CINCINNATI (AP) -- A power company has filed a lawsuit against the city of Cincinnati, arguing that a city ordinance requiring the company to pay to relocate utility lines for a streetcar project is unconstitutional.
The lawsuit filed last week in Hamilton County Common Pleas Court in Cincinnati by Duke Energy Corp. seeks to shift that estimated $15 million cost back to the city.
Duke has warned that the cost may be shifted to Duke customers if the city does not pay.
Duke and the city were unable to settle the matter between them and have agreed to allow the courts to decide who should be responsible for the cost of moving utility lines to make room for streetcar stations and tracks.
The suit, which was expected, states that Duke should not have to pay to relocate utility lines that wouldn't have to be moved if there were no planned streetcars. The city argues that is should not have to pay Duke for moving utility lines as part of a public improvement project.

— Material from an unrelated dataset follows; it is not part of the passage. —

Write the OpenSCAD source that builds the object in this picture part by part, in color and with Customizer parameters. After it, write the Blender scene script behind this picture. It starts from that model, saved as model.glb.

The utility argues that the city cannot give its own streetcar preferential treatment and cannot force other utilities operating in the street to relocate at their own cost to make way for the streetcar.
To avoid delaying the project while awaiting the court ruling, the city has agreed to allocate the estimated $15 million needed for the relocation work and Duke has agreed to begin the work.
City officials hope the project, estimated to cost $110 million, can open in 2016.
The 3.6-mile streetcar line will link popular spots throughout the city's downtown and riverfront areas with the trendy Over-the-Rhine district. Stops will include areas near the Bengals and Reds stadiums along the Ohio River and the soon-to-open casino.